Firenze, 6 agosto 2022- "Amico, che ti serve? Vuoi la roba?". Bastano pochi secondi al parco delle Cascine per essere avvicinati da uno spacciatore, che a qualsiasi ora del giorno e della notte cerca di vendere droga. Non c’entrano niente le conoscenze o le amicizie ‘giuste’, basta trovarsi in quello che dovrebbe essere il polmone verde della città, diventato una vera e propria piazza di spaccio almeno per hashish e pasticche. Abbiamo deciso di andare in prima persona, cercando di capire come fare a reperire stupefacenti per scoprire quanto è difficile (o facile) trovarla.
Vestiti come turisti, t-shirt, cappello da baseball, marsupio e pantaloncini, iniziamo il viaggio dal teatro del Maggio, prendendo una bicicletta a noleggio da usare per addentrarci all’interno delle Cascine. Pedalando nella monumentale piazza Vittorio Veneto sembra tutto normale, ci sono mamme con i bambini nei passeggini sotto gli alberi che cercano il fresco in questa torrida estate, altri giocano a pallone o sono seduti al chiosco a chiacchierare e scherzare.
Arrivati all’inizio vero e proprio del parco, lasciamo la bicicletta e già sentiamo i primi fischi per attirare l’attenzione. Su una panchina poco distante ci sono quattro ragazzi africani, che stanno cercando di farsi notare. Due, con maglia da basket, berretto e occhiali da sole giocano a carte, uno è in piedi al telefono e si guarda intorno. Il quarto è l’autore dei fischi, sicuramente meno di 30 anni, sorriso a 32 denti bianchissimi, senza maglietta e con una capigliatura in perfetto stile afro. E’ lui che si avvicina con fare amichevole. "Ehi amico, vuoi qualcosa?".
Poco distante un ragazzino esulta per un gol con gli amici: luci e ombre a un tiro di schioppo.
La contrattazione inizia. Si mercanteggia.
"Amico la coca non te la posso vendere – spiega il nostro interlocutore -. Non ti ho mai visto, la coca la vendono dentro, mica posso portare degli sconosciuti", spiega indicando il retro della fermata Carlo Monni della tramvia. Un posto dove non si arriva per caso. Dove la vegetazione è più fitta ed è più difficile entrare senza essere bloccati dalle ’sentinelle’. La situazione si fa più chiara, Oba – così si chiama il ragazzo africano – e i suoi tre compagni sono il pre-triage del giro della droga. Quelli che sbrigano le pratiche più “veloci” e filtrano chi entra verso il gruppo principale. "Se vuoi ho hashish o pasticche, ma quanti soldi hai?". Chiediamo di vedere la merce, accordandoci per un prezzo di 50 euro.
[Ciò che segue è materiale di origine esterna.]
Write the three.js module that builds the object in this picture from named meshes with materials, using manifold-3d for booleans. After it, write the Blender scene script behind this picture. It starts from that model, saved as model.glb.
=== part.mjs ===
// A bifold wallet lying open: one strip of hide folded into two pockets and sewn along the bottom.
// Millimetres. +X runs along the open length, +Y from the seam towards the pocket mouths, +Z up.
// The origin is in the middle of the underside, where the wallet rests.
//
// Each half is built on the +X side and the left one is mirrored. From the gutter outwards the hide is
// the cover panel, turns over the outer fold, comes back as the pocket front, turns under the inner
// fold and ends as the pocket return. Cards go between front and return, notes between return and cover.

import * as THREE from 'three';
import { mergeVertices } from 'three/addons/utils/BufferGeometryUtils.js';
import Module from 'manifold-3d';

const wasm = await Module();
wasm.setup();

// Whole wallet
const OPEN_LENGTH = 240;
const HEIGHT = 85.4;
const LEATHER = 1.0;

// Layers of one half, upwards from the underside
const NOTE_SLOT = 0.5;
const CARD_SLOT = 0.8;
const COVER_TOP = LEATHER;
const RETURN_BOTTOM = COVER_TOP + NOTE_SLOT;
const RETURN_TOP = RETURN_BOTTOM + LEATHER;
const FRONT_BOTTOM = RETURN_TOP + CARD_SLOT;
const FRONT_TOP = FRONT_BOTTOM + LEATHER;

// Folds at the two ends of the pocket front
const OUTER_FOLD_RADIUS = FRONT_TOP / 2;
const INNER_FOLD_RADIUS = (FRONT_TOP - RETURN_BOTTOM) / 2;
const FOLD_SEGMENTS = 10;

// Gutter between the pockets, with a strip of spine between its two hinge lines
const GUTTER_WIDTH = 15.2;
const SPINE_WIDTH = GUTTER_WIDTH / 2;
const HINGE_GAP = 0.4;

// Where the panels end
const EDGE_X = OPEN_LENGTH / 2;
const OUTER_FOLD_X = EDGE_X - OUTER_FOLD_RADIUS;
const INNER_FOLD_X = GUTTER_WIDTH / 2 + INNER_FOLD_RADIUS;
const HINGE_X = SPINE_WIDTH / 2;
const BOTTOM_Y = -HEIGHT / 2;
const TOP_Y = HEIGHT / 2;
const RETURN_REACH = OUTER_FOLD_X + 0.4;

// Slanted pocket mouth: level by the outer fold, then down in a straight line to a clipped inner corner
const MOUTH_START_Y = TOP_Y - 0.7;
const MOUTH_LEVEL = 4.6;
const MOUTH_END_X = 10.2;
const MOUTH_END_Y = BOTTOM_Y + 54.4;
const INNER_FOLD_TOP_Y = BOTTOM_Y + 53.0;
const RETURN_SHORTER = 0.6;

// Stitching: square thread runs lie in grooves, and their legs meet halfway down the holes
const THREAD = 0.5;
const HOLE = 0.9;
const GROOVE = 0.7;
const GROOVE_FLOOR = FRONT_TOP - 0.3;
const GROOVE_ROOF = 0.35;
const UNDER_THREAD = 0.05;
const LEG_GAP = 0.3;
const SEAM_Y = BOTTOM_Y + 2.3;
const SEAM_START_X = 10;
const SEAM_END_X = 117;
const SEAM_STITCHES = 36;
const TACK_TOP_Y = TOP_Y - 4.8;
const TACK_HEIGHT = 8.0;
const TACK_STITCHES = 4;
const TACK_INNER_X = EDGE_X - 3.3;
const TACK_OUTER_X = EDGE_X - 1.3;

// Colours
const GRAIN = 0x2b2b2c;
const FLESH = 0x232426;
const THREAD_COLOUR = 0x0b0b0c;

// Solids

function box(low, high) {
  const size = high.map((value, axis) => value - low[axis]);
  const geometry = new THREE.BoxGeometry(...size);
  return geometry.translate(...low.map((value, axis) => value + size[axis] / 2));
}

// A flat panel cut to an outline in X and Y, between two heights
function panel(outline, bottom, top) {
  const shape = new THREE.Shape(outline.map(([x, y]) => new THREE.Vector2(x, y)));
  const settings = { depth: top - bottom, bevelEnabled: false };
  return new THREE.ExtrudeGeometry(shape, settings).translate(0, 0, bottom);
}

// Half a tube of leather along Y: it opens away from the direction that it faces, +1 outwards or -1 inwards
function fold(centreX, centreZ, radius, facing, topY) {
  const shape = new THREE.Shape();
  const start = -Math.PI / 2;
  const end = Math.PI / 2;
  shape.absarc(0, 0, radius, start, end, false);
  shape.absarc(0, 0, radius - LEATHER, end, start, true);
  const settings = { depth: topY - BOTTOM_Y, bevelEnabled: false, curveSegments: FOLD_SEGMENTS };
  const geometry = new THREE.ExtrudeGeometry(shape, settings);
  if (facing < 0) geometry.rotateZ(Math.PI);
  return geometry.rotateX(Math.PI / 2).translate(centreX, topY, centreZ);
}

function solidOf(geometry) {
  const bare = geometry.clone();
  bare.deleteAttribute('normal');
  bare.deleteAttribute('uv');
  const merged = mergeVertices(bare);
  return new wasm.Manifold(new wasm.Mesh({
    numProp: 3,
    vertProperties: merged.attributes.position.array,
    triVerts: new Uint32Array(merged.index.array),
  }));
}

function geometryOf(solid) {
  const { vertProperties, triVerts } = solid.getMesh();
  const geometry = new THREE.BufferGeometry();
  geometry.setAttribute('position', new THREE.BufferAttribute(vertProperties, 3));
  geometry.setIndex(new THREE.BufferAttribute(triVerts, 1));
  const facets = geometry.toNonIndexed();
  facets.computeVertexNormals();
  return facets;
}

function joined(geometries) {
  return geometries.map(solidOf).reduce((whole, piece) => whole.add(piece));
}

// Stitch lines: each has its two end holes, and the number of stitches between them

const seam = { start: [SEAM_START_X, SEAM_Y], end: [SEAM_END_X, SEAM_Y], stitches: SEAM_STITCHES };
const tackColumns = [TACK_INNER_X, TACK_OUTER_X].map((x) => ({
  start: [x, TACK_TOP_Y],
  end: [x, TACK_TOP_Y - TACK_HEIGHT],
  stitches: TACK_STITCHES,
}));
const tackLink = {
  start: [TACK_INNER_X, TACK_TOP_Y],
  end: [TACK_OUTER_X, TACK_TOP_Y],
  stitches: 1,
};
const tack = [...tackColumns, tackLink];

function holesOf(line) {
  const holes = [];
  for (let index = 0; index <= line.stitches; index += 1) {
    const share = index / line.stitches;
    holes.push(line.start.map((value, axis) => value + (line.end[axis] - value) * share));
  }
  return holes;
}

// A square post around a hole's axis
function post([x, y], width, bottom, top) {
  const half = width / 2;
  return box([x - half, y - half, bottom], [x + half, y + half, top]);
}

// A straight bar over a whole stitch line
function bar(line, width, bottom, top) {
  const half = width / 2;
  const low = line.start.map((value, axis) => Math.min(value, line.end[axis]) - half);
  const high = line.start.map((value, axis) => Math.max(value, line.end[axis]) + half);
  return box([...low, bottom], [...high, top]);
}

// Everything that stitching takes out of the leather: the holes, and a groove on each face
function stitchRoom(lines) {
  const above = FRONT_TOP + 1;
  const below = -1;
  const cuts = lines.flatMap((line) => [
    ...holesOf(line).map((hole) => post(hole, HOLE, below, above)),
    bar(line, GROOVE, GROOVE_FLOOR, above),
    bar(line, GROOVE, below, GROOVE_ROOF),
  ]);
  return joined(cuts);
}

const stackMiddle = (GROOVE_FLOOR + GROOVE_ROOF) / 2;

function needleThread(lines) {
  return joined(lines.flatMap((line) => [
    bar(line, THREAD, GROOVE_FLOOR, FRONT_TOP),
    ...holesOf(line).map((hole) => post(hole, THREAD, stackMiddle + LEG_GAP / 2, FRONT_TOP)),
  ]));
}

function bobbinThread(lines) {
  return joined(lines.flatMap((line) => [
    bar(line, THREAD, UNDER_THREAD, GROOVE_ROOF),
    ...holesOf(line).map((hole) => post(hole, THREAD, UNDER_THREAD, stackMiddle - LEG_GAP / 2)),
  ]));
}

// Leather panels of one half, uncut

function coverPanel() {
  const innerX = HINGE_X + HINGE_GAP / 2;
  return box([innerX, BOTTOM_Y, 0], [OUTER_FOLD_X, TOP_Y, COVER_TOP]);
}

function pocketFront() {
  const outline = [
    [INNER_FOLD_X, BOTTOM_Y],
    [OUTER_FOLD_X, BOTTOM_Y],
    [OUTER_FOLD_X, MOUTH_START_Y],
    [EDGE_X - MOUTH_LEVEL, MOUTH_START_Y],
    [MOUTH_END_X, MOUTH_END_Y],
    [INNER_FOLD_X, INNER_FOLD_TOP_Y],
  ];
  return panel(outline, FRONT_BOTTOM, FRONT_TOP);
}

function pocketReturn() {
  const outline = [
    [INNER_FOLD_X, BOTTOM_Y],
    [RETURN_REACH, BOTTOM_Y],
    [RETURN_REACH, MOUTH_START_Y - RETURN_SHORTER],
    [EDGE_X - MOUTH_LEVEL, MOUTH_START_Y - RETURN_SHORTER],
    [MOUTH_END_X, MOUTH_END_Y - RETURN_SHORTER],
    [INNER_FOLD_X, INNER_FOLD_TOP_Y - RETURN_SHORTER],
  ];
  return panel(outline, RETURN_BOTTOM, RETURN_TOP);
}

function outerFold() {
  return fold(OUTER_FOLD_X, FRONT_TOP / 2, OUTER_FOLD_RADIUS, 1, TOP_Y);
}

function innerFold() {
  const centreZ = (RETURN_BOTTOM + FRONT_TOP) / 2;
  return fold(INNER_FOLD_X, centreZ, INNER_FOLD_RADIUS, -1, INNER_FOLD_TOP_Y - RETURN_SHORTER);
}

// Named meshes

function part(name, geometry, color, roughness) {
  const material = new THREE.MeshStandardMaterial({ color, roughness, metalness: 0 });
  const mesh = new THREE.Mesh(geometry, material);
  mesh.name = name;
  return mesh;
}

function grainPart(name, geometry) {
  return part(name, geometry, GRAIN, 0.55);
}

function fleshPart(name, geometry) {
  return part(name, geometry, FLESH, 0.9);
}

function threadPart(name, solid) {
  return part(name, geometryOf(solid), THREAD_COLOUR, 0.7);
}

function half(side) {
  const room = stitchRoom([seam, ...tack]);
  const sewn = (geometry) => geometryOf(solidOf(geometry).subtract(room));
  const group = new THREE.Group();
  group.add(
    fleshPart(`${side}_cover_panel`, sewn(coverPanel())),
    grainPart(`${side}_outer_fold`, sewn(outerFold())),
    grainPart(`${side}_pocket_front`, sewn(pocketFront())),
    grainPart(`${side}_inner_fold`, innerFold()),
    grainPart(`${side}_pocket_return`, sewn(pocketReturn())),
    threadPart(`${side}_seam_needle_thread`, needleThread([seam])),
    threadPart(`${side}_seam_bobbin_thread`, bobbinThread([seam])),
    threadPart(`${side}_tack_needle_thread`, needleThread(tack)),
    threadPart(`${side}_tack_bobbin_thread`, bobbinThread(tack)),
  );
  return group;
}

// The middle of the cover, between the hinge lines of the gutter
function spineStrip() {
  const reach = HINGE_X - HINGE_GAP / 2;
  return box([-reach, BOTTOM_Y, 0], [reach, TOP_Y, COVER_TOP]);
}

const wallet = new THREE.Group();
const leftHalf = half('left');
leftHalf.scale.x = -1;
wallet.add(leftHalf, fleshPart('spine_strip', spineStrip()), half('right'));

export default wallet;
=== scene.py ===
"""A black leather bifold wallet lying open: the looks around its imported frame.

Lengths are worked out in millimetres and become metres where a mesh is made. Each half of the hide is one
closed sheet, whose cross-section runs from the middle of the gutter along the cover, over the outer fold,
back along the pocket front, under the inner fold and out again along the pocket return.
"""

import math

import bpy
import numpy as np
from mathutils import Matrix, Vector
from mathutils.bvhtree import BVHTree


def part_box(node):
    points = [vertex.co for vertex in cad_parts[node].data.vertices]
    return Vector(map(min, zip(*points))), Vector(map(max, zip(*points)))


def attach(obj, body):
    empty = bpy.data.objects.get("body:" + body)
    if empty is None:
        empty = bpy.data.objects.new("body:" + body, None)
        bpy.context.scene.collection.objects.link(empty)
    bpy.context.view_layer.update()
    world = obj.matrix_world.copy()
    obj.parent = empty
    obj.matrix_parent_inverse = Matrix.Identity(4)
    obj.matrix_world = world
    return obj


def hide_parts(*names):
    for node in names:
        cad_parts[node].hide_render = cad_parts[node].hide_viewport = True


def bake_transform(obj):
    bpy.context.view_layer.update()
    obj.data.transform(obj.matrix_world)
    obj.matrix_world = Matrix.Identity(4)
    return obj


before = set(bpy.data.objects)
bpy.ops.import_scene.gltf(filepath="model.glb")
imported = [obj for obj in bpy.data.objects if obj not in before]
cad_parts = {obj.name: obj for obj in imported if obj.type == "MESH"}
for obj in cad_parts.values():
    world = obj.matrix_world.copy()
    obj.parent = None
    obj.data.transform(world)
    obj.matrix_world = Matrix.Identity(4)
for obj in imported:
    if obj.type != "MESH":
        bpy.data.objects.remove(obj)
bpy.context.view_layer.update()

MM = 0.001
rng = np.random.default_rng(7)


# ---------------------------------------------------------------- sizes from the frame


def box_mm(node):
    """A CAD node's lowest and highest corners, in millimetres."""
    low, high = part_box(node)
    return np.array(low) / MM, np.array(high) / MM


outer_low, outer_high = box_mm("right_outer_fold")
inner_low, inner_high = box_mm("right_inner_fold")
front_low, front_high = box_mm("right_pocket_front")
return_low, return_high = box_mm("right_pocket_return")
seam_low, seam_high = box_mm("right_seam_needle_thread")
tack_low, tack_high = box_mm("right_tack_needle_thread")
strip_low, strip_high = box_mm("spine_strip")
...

Oba, che fino a quel momento è sempre stato a massimo un passo da noi, si gira di scatto e torna alla sua panchina. La strategia di rifornimento è molto facile, si siede, si sporge all’indietro e inizia a rovistare nella siepe. Una volta preso quello di cui aveva bisogno ci fa segno di avvicinarci. In un secondo all’interno del nostro marsupio troviamo i due piatti del menù. Un sacchetto di plastica con tre pasticche colorate e un lingottino marrone di hashish. Scegliamo il ’fumo’. Oba non batte ciglio, rimette mano al nostro marsupio, ripe scando il suo sacchetto, nascondendolo di nuovo nel ’magazzino’ tra rovi e piante. Dove è facile trovarlo ma difficile addebitarlo al singolo, in caso di intervento delle forze di polizia che pattugliano spesso la zona con tutte le difficoltà di entrare in un posto immerso nel verde in cui nascondersi e scappare sembra fin troppo semplice.
L’acquisto è fatto (finirà in Arno ovviamente). "Torna quando vuoi amico, io sono qui", sfodera di nuovo il suo sorriso smagliante anche per farci capire di andare via all’istante. Il gruppo ritorna alla sua routine, le carte tornano a essere mescolate, Oba si apre una birra e si guarda intorno, mentre l’ultimo del gruppo non si è fermato un attimo continuando a camminare. Riprendiamo la bicicletta, e lo scenario che avevamo visto arrivando è rimasto immutato. Mamme coi passeggini, i ragazzi del pallone, gli spacciatori appostati che convivono con il resto dell’ambiente, con una semplicità disarmante.